Your objective:
The data below holds the lines to copy: everything from the line containing "upper_tape_bottom = sheet_width" to the line containing "gap_depth = 1.6", both ends included, set down exactly.

Supplied material:
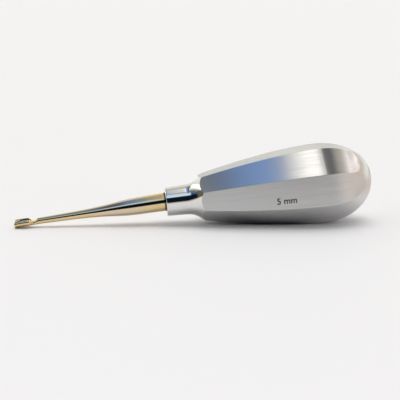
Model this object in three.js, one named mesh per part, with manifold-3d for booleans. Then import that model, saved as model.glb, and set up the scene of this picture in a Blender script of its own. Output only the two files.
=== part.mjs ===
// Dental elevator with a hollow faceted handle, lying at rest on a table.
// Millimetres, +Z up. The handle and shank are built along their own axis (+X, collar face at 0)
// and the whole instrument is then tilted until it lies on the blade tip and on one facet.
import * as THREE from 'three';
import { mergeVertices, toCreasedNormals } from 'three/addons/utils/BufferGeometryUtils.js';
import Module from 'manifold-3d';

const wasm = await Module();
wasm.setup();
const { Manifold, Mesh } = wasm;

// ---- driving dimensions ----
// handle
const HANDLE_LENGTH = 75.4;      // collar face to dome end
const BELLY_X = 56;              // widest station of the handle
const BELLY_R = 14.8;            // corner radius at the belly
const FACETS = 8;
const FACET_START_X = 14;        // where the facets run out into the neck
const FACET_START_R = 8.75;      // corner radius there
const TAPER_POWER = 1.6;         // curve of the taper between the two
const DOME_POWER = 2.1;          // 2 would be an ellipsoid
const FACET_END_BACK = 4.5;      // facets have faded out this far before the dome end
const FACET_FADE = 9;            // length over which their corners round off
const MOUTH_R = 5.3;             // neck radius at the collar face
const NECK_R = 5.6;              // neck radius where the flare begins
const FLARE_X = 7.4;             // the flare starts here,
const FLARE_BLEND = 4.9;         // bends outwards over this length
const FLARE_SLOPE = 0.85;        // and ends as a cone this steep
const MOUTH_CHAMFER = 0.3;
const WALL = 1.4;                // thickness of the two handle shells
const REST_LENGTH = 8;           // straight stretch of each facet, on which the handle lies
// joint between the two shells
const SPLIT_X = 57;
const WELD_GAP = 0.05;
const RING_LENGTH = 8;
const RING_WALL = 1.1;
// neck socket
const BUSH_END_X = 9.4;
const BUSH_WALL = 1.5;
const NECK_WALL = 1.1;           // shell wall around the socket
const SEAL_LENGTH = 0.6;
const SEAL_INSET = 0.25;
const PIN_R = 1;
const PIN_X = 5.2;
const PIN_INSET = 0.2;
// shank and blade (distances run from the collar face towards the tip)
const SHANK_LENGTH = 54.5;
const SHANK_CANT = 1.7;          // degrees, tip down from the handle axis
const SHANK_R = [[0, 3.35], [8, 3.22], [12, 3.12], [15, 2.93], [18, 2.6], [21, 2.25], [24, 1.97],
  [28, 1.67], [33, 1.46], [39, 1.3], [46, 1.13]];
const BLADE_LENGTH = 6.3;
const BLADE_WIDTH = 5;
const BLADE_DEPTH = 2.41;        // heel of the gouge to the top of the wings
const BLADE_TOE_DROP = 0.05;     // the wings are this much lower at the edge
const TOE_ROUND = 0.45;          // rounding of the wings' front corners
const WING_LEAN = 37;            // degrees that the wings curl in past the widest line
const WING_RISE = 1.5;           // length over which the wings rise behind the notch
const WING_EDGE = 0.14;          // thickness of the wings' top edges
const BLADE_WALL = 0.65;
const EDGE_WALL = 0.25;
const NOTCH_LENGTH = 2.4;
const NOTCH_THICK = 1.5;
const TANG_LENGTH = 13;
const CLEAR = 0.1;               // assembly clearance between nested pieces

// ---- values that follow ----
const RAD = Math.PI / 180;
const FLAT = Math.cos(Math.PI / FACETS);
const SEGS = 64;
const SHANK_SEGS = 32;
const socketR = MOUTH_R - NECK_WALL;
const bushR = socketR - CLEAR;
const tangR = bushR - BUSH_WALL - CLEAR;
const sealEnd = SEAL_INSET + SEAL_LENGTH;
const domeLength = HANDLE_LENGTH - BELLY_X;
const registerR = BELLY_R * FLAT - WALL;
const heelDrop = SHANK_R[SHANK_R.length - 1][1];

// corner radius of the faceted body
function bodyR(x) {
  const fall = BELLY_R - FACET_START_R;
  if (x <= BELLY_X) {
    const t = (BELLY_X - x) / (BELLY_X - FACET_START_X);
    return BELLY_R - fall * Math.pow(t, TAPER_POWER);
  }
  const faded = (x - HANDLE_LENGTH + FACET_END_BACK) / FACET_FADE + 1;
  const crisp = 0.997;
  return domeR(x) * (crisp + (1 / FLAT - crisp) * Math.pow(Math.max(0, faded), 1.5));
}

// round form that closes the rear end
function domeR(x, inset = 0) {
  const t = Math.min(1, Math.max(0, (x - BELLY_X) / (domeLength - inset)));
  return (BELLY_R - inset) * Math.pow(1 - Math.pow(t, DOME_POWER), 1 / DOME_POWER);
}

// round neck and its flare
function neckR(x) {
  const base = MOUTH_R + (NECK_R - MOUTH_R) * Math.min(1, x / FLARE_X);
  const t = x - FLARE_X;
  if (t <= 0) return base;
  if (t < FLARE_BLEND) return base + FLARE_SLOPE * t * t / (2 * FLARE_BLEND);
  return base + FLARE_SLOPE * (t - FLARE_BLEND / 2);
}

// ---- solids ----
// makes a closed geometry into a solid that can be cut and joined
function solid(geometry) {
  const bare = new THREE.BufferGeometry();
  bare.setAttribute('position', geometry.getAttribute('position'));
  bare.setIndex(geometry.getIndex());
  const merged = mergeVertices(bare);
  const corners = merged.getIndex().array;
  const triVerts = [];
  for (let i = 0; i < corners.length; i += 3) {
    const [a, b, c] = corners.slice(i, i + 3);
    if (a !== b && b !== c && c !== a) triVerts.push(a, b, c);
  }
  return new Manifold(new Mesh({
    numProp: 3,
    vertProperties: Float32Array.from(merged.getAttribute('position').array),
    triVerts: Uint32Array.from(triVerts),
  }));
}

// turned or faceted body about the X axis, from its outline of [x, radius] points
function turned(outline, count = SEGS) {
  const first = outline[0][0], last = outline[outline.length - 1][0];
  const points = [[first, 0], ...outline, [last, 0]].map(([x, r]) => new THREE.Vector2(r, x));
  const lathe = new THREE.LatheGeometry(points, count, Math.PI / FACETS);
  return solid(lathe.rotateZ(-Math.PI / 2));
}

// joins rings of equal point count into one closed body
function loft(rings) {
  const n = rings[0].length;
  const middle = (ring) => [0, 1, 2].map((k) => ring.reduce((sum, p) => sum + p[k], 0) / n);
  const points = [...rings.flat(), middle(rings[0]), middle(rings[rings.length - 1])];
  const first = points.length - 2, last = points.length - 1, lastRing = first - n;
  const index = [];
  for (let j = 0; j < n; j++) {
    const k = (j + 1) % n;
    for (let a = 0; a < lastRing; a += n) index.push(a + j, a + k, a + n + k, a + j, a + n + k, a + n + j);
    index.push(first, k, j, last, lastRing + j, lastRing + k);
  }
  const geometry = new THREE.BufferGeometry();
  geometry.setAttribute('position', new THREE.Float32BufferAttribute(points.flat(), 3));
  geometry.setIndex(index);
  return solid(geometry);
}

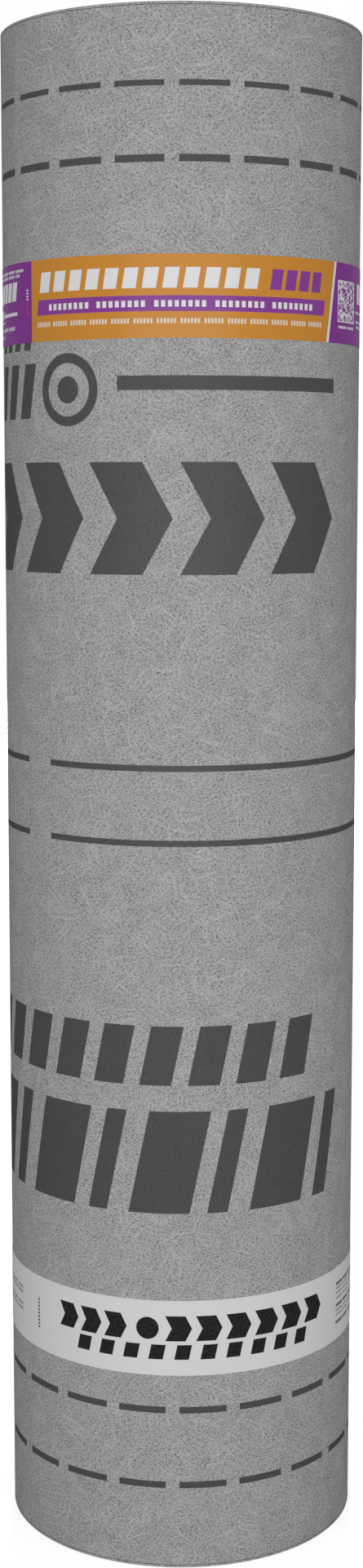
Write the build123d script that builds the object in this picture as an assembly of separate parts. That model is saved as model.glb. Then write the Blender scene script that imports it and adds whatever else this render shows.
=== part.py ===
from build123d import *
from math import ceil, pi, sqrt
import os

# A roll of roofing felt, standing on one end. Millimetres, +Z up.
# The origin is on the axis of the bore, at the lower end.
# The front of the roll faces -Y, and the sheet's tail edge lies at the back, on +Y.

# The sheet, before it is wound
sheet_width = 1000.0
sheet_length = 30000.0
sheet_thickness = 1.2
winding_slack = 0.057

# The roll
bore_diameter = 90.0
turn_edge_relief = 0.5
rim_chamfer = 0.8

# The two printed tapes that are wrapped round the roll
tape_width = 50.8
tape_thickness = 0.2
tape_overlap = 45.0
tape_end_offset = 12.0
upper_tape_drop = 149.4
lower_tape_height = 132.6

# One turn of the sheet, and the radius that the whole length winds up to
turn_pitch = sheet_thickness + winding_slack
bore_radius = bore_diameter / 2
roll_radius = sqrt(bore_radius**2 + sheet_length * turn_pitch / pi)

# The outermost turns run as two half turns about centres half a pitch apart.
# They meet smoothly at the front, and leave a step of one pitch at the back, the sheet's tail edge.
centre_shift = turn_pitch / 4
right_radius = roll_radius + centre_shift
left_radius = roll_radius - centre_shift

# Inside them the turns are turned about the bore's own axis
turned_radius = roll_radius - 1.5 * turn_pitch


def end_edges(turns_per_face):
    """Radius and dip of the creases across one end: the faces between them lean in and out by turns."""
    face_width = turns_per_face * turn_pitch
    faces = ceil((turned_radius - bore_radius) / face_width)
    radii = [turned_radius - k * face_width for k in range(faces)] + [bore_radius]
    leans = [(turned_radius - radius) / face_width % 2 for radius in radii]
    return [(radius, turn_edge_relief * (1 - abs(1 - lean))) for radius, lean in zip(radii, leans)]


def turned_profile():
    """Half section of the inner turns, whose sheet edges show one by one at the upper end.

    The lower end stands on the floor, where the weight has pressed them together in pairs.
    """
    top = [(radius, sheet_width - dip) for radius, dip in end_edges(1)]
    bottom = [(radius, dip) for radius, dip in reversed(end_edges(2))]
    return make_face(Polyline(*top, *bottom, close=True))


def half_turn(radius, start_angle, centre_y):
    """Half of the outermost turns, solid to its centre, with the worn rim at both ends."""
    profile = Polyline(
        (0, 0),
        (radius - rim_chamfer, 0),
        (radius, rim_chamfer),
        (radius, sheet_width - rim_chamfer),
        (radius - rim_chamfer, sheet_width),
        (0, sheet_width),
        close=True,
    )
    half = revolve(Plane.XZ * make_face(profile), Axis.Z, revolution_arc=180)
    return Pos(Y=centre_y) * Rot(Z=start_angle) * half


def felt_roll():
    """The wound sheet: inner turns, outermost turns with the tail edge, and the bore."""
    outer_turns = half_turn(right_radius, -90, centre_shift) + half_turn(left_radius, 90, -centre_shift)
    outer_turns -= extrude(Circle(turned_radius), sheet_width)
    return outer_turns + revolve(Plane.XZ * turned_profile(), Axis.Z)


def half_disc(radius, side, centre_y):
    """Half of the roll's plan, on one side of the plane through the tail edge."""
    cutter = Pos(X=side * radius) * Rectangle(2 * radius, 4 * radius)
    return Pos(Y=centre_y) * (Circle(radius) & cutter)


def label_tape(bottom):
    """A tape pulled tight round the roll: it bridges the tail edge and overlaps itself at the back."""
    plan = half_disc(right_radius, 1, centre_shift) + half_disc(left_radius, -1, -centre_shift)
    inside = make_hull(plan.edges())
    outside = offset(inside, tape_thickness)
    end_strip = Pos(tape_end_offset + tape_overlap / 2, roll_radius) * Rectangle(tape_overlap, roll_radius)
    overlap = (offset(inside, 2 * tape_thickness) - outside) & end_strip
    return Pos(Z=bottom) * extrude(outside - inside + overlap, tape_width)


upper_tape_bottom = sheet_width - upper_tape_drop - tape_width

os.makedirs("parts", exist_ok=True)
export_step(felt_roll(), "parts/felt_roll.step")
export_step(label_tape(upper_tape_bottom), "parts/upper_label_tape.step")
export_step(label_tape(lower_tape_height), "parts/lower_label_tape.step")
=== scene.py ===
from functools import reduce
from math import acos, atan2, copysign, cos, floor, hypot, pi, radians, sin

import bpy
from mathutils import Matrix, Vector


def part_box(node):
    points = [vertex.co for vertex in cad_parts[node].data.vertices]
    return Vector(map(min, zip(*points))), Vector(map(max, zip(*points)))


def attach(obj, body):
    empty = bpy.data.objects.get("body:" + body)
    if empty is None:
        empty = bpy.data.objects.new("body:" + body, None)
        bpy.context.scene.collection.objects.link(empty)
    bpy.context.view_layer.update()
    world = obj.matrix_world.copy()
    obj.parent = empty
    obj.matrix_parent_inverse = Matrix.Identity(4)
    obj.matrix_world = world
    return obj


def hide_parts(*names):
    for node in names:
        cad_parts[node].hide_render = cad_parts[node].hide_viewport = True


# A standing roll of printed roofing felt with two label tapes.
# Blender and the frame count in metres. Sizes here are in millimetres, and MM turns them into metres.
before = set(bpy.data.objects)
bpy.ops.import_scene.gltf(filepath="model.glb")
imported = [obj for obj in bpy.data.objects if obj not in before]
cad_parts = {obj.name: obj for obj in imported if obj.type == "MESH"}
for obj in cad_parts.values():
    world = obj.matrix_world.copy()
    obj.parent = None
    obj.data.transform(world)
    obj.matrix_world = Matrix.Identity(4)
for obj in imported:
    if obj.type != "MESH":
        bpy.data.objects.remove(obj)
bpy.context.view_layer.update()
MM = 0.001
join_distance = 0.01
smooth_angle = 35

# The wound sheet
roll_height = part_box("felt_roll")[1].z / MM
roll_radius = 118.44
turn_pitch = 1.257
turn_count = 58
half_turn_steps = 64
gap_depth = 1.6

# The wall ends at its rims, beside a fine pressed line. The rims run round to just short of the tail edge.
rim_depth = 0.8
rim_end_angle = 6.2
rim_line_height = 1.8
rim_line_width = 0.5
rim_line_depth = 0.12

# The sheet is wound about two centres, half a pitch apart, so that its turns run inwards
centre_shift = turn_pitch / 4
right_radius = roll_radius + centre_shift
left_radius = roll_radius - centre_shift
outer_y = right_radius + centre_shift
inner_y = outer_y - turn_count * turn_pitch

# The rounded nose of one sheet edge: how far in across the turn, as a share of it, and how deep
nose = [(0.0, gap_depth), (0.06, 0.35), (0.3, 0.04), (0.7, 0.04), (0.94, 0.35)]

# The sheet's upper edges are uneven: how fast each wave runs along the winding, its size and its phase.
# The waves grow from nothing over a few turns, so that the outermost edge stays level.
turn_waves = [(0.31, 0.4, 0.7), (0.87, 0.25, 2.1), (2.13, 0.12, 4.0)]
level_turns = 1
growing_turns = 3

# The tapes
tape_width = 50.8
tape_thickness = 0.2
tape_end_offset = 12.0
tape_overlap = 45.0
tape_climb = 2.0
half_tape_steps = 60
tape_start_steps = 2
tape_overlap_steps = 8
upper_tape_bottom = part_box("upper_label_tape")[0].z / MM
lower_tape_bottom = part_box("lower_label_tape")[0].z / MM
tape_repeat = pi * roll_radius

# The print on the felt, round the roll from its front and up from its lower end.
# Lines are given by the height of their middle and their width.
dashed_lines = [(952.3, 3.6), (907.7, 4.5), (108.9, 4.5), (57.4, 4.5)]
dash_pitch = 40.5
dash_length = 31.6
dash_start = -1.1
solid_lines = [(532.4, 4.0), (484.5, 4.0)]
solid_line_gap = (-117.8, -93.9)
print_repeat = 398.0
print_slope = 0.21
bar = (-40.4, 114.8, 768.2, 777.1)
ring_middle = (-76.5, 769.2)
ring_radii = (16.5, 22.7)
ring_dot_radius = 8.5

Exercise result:
upper_tape_bottom = sheet_width - upper_tape_drop - tape_width

os.makedirs("parts", exist_ok=True)
export_step(felt_roll(), "parts/felt_roll.step")
export_step(label_tape(upper_tape_bottom), "parts/upper_label_tape.step")
export_step(label_tape(lower_tape_height), "parts/lower_label_tape.step")
=== scene.py ===
from functools import reduce
from math import acos, atan2, copysign, cos, floor, hypot, pi, radians, sin

import bpy
from mathutils import Matrix, Vector


def part_box(node):
    points = [vertex.co for vertex in cad_parts[node].data.vertices]
    return Vector(map(min, zip(*points))), Vector(map(max, zip(*points)))


def attach(obj, body):
    empty = bpy.data.objects.get("body:" + body)
    if empty is None:
        empty = bpy.data.objects.new("body:" + body, None)
        bpy.context.scene.collection.objects.link(empty)
    bpy.context.view_layer.update()
    world = obj.matrix_world.copy()
    obj.parent = empty
    obj.matrix_parent_inverse = Matrix.Identity(4)
    obj.matrix_world = world
    return obj


def hide_parts(*names):
    for node in names:
        cad_parts[node].hide_render = cad_parts[node].hide_viewport = True


# A standing roll of printed roofing felt with two label tapes.
# Blender and the frame count in metres. Sizes here are in millimetres, and MM turns them into metres.
before = set(bpy.data.objects)
bpy.ops.import_scene.gltf(filepath="model.glb")
imported = [obj for obj in bpy.data.objects if obj not in before]
cad_parts = {obj.name: obj for obj in imported if obj.type == "MESH"}
for obj in cad_parts.values():
    world = obj.matrix_world.copy()
    obj.parent = None
    obj.data.transform(world)
    obj.matrix_world = Matrix.Identity(4)
for obj in imported:
    if obj.type != "MESH":
        bpy.data.objects.remove(obj)
bpy.context.view_layer.update()
MM = 0.001
join_distance = 0.01
smooth_angle = 35

# The wound sheet
roll_height = part_box("felt_roll")[1].z / MM
roll_radius = 118.44
turn_pitch = 1.257
turn_count = 58
half_turn_steps = 64
gap_depth = 1.6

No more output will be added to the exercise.